++++ Source data ++++

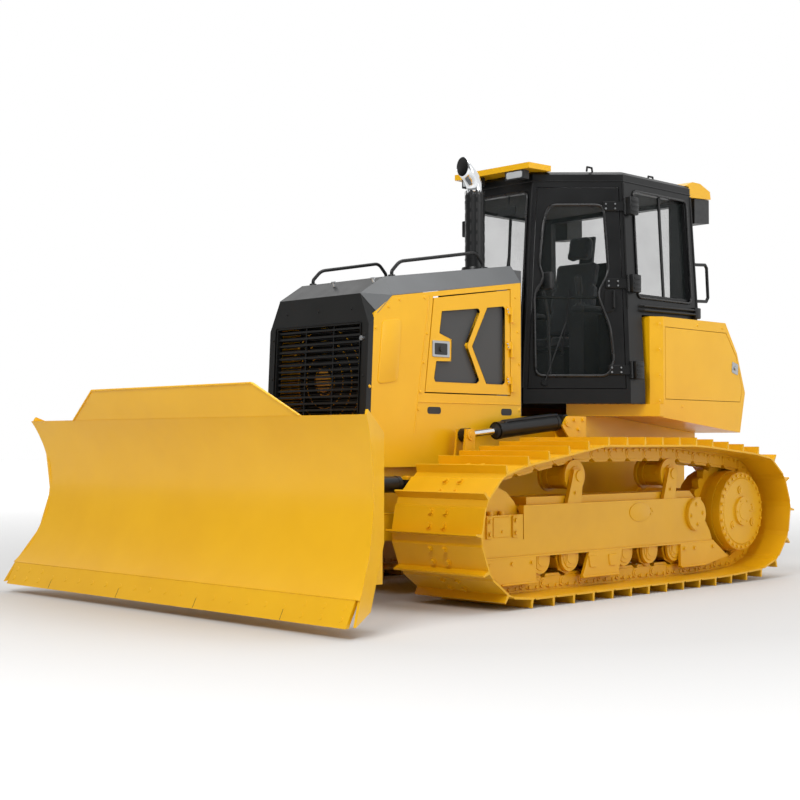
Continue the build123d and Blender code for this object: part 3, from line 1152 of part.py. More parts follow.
FACE = [(EDGE_TOP_Y, EDGE_TOP_Z), (MOLD_Y, MOLD_Z), (MOLD_TOP_Y, MOLD_TOP_Z)]
FACE_Y, FACE_Z, FACE_R = arc_centre(*FACE)


def mold_y(z, depth=0.0):
    """Y of the moldboard at a height, a depth behind its face."""
    return FACE_Y + sqrt((FACE_R + depth) ** 2 - (z - FACE_Z) ** 2)


FACE_STEPS = 10          # flats that the curve of the blade is made of


def mold_edge(z0, z1, depth):
    """Points (y, z) along the moldboard between two heights, a depth behind its face."""
    rise = MOLD_TOP_Z - EDGE_TOP_Z
    flats = [EDGE_TOP_Z + rise * i / FACE_STEPS for i in range(FACE_STEPS + 1)]
    return [(mold_y(z, depth), z) for z in (z0, *(z for z in flats if z0 < z < z1), z1)]


def end_x(y):
    """Half width of the blade at y, between its flared ends."""
    return BLADE_X - (y - EDGE_Y) * END_FLARE


BACK_Y = -1998.0         # rear face of the blade's beams
RIB_X = (160.0, 560.0, 1050.0)
END_T = 18.0
END_DEPTH = 150.0

with BuildPart() as end_plate:
    y0, y1 = EDGE_Y + 12, mold_y(MOLD_Z) + END_DEPTH
    prism_z([(end_x(y0), y0), (end_x(y1), y1), (end_x(y1) - END_T, y1), (end_x(y0) - END_T, y0)],
            EDGE_Z + 10, GUARD_Z)
    prism_x([(EDGE_Y + 12, EDGE_Z + 10), (EDGE_TOP_Y + 150, EDGE_Z + 60), (mold_y(MOLD_Z) + END_DEPTH, 440),
             (mold_y(MOLD_Z) + END_DEPTH, 1000), (MOLD_TOP_Y + 20, MOLD_TOP_Z + 25), (mold_y(MOLD_TOP_Z - 10) + 2, MOLD_TOP_Z),
             (mold_y(900) + 2, 900), (mold_y(MOLD_Z) + 2, MOLD_Z), (mold_y(400) + 2, 400),
             (EDGE_TOP_Y + 6, EDGE_TOP_Z)], 0, 2 * BLADE_X, mode=Mode.INTERSECT)

with BuildPart() as moldboard:
    with BuildSketch(Plane.YZ.offset(-BLADE_X)) as section:
        with BuildLine():
            Polyline(*mold_edge(EDGE_TOP_Z, MOLD_TOP_Z, 0), *reversed(mold_edge(EDGE_TOP_Z, MOLD_TOP_Z, MOLD_T)),
                     close=True)
        make_face()
    extrude(section.sketch, amount=2 * BLADE_X)
    for side in (-1, 1):
        corner = EDGE_Y + 800
        prism_z([(side * end_x(EDGE_Y), EDGE_Y), (side * (BLADE_X + 50), EDGE_Y), (side * (BLADE_X + 50), corner),
                 (side * end_x(corner), corner)], 0, GUARD_Z, mode=Mode.SUBTRACT)
    # raised guard along the middle of the top edge
    rise = hypot(GUARD_Z - MOLD_TOP_Z, GUARD_Y - MOLD_TOP_Y)
    with BuildSketch(Plane(origin=(0, MOLD_TOP_Y, MOLD_TOP_Z), x_dir=(1, 0, 0),
                           z_dir=(0, MOLD_TOP_Z - GUARD_Z, GUARD_Y - MOLD_TOP_Y))) as guard:
        with BuildLine():
            Polyline((-GUARD_LOW_X, -6), (GUARD_LOW_X, -6), (GUARD_TOP_X, rise), (-GUARD_TOP_X, rise), close=True)
        make_face()
    extrude(guard.sketch, amount=-MOLD_T)
    # back beams and ribs
    for low, high, reach in ((230, 400, 1440), (560, 620, 1440), (1000, 1075, 1380)):
        inner = MOLD_T - 5
        x_end = min(reach, end_x(BACK_Y) - 10)
        prism_x([(mold_y(low, inner), low), (mold_y(high, inner), high), (BACK_Y, high), (BACK_Y, low)], -x_end, x_end)
    for x in RIB_X:
        for side in (-1, 1):
            with BuildSketch(Plane.YZ.offset(side * x - 8)) as rib:
                with BuildLine():
                    Polyline(*mold_edge(240, 1070, 8), (BACK_Y, 1070), (BACK_Y, 240), close=True)
                make_face()
            extrude(rib.sketch, amount=16)
    # centre bracket with the tilt bearing
    box(-160, 160, BACK_Y - 60, BACK_Y, 300, 600)
    disc_y(0, BALL_Z, TILT_PIN_R + PIN_GAP, -2100, BACK_Y + 5, mode=Mode.SUBTRACT, sides=TRUE_ROUND)
    # lugs of the tilt cylinder
    for y in (TILT_Y + 68 - EYE_HALF - LUG_GAP - LUG_T, TILT_Y + 68 + EYE_HALF + LUG_GAP):
        box(TILT_EYE_X - 50, TILT_EYE_X + 50, y, y + LUG_T, TILT_Z - 60, TILT_Z + 90)
    box(TILT_EYE_X - 50, TILT_EYE_X + 50, BACK_Y - 10, TILT_Y + 68 + EYE_HALF + LUG_GAP + LUG_T, TILT_Z + 72,
        TILT_Z + 90)
    for side in (-1, 1):
        add(end_plate.part if side > 0 else mirror(end_plate.part, about=Plane.YZ, mode=Mode.PRIVATE))
save(moldboard.part, "moldboard")

with BuildPart() as cutting_edge:
    edge_x = end_x(EDGE_TOP_Y + 20) - END_T - SEAT_GAP
    prism_x([(EDGE_Y, EDGE_Z), (EDGE_Y + 22, EDGE_Z), (EDGE_TOP_Y + 20, EDGE_TOP_Z - SEAT_GAP),
             (EDGE_TOP_Y - 2, EDGE_TOP_Z - SEAT_GAP)], -edge_x, edge_x)
save(cutting_edge.part, "cutting_edge")
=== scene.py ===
"""Looks of the crawler bulldozer: finishes, small parts and the studio.

Shapes are drawn in millimetres in the machine's own frame (front towards -Y, left side +X)
and brought to metres when a piece is finished.
"""

from math import asin, atan2, cos, hypot, pi, radians, sin, sqrt

import bmesh
import bpy
from mathutils import Matrix, Vector


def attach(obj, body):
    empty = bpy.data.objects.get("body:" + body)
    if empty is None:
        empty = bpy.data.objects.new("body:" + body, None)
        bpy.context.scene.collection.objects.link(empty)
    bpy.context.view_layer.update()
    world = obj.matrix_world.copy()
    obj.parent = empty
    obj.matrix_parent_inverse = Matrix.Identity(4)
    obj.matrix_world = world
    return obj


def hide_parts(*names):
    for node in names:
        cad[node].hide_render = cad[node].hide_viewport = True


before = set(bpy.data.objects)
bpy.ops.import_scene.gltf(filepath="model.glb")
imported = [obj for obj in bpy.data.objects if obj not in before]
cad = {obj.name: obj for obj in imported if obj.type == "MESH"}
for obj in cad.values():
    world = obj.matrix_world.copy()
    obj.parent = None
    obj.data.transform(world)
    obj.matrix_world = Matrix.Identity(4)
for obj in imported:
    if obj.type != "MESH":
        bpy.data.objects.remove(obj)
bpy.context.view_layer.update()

MM = 0.001


# ================================================================ finishes
def linear(code):
    """An sRGB hex colour as linear RGBA."""
    out = []
    for i in (0, 2, 4):
        c = int(code[i:i + 2], 16) / 255
        out.append(c / 12.92 if c <= 0.04045 else ((c + 0.055) / 1.055) ** 2.4)
    return (*out, 1.0)


def add(tree, kind, settings=None, links=None):
    """Add a node, set its properties and sockets, and link its inputs."""
    made = tree.nodes.new(kind)
    for key, value in (settings or {}).items():
        if isinstance(key, str) and hasattr(made, key):
            setattr(made, key, value)
        else:
            made.inputs[key].default_value = value
    for key, source in (links or {}).items():
        tree.links.new(source, made.inputs[key])
    return made


def new_material(name):
    """An empty node material with its shader; returns material, tree and shader."""
    mat = bpy.data.materials.new(name)
    mat.use_nodes = True
    tree = mat.node_tree
    tree.nodes.clear()
    shader = add(tree, "ShaderNodeBsdfPrincipled")
    add(tree, "ShaderNodeOutputMaterial", links={"Surface": shader.outputs["BSDF"]})
    return mat, tree, shader


def place(tree):
    """Object coordinates in metres."""
    return add(tree, "ShaderNodeTexCoord").outputs["Object"]


def mottled(tree, at, size_mm, low, high, detail=3.0):
    """A number that wanders between low and high over patches of a size."""
    noise = add(tree, "ShaderNodeTexNoise", {"Scale": 1000 / size_mm, "Detail": detail, "Roughness": 0.6},
                {"Vector": at})
    spread = add(tree, "ShaderNodeMapRange",
                 {"From Min": 0.3, "From Max": 0.7, "To Min": low, "To Max": high},
                 {"Value": noise.outputs["Fac"]})
    return spread.outputs["Result"]


def grain(tree, shader, at, size_mm, strength, depth_mm, detail=2.0):
    """A fine relief on the surface."""
    noise = add(tree, "ShaderNodeTexNoise", {"Scale": 1000 / size_mm, "Detail": detail}, {"Vector": at})
    bump = add(tree, "ShaderNodeBump", {"Strength": strength, "Distance": depth_mm * MM},
               {"Height": noise.outputs["Fac"]})
    tree.links.new(bump.outputs["Normal"], shader.inputs["Normal"])


def enamel(name, dark, light, rough, peel_mm=5.0, relief=0.12, coat=0.08, shine=0.4):
    """Sprayed enamel: two close shades in broad patches, a faint orange peel and a clear gloss."""
    mat, tree, shader = new_material(name)
    at = place(tree)
    shade = add(tree, "ShaderNodeMix", {"data_type": "RGBA", 6: linear(dark), 7: linear(light)},
                {"Factor": mottled(tree, at, 420, 0.0, 1.0)})
    tree.links.new(shade.outputs[2], shader.inputs["Base Color"])
    tree.links.new(mottled(tree, at, 160, rough - 0.04, rough + 0.05), shader.inputs["Roughness"])
    shader.inputs["Specular IOR Level"].default_value = shine
    shader.inputs["Coat Weight"].default_value = coat
    shader.inputs["Coat Roughness"].default_value = 0.12
    grain(tree, shader, at, peel_mm, relief, 0.4)
    return mat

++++

Job: Return exactly, and only, the lines from the one containing "prism_x([(EDGE_Y, EDGE_Z), (EDGE_Y" down to the one containing "imported = [obj", with both of those lines included.

Written response:
    prism_x([(EDGE_Y, EDGE_Z), (EDGE_Y + 22, EDGE_Z), (EDGE_TOP_Y + 20, EDGE_TOP_Z - SEAT_GAP),
             (EDGE_TOP_Y - 2, EDGE_TOP_Z - SEAT_GAP)], -edge_x, edge_x)
save(cutting_edge.part, "cutting_edge")
=== scene.py ===
"""Looks of the crawler bulldozer: finishes, small parts and the studio.

Shapes are drawn in millimetres in the machine's own frame (front towards -Y, left side +X)
and brought to metres when a piece is finished.
"""

from math import asin, atan2, cos, hypot, pi, radians, sin, sqrt

import bmesh
import bpy
from mathutils import Matrix, Vector


def attach(obj, body):
    empty = bpy.data.objects.get("body:" + body)
    if empty is None:
        empty = bpy.data.objects.new("body:" + body, None)
        bpy.context.scene.collection.objects.link(empty)
    bpy.context.view_layer.update()
    world = obj.matrix_world.copy()
    obj.parent = empty
    obj.matrix_parent_inverse = Matrix.Identity(4)
    obj.matrix_world = world
    return obj


def hide_parts(*names):
    for node in names:
        cad[node].hide_render = cad[node].hide_viewport = True


before = set(bpy.data.objects)
bpy.ops.import_scene.gltf(filepath="model.glb")
imported = [obj for obj in bpy.data.objects if obj not in before]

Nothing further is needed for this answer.